%%

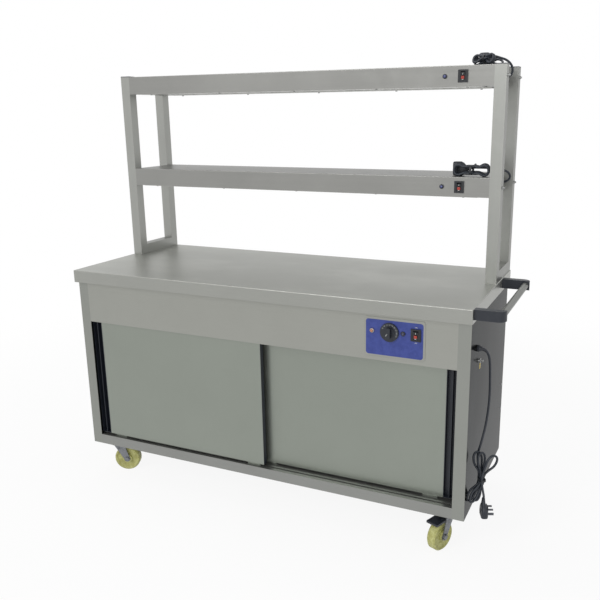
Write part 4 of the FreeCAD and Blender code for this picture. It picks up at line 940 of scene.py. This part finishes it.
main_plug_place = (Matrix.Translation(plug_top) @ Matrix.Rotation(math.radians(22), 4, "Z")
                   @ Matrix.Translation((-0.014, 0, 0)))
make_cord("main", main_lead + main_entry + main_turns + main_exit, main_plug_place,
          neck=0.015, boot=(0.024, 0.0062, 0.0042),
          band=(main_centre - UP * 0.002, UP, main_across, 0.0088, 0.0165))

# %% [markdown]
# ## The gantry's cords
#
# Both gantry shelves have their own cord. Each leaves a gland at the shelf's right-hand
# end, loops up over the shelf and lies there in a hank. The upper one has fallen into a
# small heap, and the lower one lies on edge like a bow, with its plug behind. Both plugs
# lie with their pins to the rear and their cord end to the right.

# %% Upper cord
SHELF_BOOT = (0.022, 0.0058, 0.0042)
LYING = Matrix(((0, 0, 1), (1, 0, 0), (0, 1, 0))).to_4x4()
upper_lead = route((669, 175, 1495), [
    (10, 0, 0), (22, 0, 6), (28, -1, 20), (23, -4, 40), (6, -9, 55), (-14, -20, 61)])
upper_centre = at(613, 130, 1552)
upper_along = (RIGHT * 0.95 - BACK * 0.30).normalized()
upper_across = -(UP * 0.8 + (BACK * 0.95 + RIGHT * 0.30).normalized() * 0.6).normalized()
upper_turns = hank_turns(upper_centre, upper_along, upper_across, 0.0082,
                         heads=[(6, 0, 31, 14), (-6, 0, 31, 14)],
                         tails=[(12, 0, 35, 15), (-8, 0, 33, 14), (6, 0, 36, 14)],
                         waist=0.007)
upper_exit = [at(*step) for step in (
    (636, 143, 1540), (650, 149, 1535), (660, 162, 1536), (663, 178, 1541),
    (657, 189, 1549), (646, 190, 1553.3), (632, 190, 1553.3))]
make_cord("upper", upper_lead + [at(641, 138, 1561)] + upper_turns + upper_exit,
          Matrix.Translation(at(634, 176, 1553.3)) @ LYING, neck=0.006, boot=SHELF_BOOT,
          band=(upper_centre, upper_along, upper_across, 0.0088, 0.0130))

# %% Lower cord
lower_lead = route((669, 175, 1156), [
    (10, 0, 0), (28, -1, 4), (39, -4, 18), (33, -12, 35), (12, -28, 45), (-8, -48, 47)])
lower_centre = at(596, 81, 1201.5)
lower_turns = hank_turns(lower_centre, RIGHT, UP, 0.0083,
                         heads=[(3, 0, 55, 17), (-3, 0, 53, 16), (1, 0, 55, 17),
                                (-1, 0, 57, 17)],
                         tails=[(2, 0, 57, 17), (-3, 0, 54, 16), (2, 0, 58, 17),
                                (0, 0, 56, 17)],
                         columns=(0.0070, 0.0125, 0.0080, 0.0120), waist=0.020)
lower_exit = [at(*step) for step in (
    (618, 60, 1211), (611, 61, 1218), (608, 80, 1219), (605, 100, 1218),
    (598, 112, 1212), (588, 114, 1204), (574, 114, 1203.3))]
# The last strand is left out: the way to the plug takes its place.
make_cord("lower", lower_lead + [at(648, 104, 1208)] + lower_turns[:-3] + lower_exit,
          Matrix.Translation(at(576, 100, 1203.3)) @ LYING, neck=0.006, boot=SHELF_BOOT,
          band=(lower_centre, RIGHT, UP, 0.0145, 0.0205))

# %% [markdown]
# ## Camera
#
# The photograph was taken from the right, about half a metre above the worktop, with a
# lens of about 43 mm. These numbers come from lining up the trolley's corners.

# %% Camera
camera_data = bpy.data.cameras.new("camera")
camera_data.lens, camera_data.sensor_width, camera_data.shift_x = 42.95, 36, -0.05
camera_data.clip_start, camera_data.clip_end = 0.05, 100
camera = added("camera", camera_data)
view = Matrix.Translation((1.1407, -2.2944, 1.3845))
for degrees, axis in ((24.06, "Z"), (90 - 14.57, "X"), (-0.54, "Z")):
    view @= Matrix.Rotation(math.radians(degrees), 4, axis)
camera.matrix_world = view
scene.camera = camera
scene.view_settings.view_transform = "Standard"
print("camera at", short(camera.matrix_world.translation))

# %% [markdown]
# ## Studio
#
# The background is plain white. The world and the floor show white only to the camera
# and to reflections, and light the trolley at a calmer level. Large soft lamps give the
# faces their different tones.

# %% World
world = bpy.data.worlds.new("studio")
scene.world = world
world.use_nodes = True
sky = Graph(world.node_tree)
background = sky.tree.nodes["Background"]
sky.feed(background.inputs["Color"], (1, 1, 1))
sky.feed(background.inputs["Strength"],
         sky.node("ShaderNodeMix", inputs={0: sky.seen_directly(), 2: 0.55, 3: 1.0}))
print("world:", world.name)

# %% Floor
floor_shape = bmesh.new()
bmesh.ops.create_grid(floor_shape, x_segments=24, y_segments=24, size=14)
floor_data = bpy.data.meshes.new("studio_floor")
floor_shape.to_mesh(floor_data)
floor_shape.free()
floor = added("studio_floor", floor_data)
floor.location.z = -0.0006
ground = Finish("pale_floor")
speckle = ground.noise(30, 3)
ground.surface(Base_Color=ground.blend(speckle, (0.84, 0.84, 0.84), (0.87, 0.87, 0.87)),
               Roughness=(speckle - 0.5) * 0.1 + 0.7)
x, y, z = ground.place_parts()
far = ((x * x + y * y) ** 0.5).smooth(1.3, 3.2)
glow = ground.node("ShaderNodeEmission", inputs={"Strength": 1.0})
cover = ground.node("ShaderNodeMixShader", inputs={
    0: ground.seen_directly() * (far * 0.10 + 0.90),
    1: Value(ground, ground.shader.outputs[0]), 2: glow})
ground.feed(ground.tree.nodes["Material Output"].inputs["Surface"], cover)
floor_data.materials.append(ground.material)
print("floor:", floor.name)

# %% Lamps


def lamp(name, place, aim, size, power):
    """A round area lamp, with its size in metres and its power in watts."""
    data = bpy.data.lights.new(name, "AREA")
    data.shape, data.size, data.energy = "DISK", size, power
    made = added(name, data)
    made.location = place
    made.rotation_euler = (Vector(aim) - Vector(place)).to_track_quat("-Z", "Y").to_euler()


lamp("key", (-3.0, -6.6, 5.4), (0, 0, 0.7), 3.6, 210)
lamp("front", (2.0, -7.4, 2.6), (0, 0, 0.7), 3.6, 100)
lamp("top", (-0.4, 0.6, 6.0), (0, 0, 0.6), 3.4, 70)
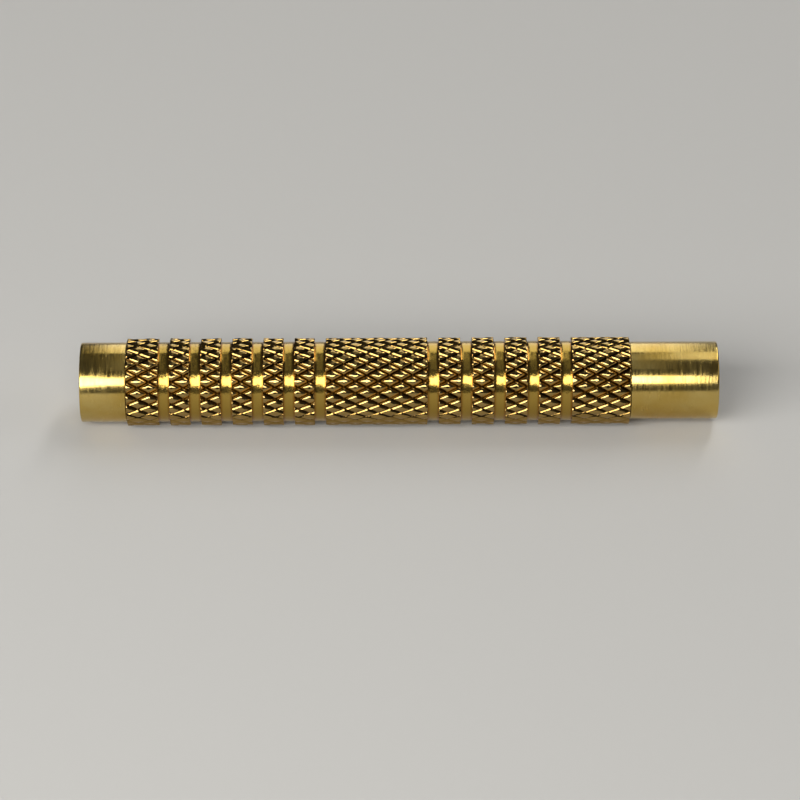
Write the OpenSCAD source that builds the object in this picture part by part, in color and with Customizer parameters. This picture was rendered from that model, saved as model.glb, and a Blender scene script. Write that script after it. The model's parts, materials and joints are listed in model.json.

%%

Direction
Only the lines from the top of the data through the line that contains "band=(main_centre - UP" should be quoted, exactly as they stand.

Answer to the exercise
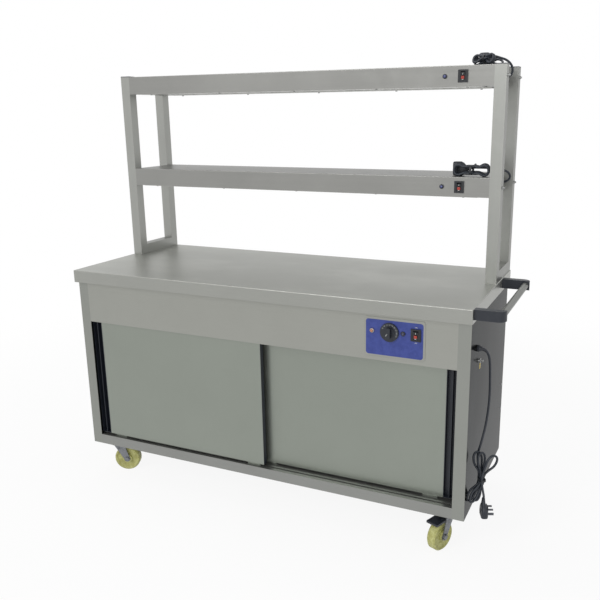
Write part 4 of the FreeCAD and Blender code for this picture. It picks up at line 940 of scene.py. This part finishes it.
main_plug_place = (Matrix.Translation(plug_top) @ Matrix.Rotation(math.radians(22), 4, "Z")
                   @ Matrix.Translation((-0.014, 0, 0)))
make_cord("main", main_lead + main_entry + main_turns + main_exit, main_plug_place,
          neck=0.015, boot=(0.024, 0.0062, 0.0042),
          band=(main_centre - UP * 0.002, UP, main_across, 0.0088, 0.0165))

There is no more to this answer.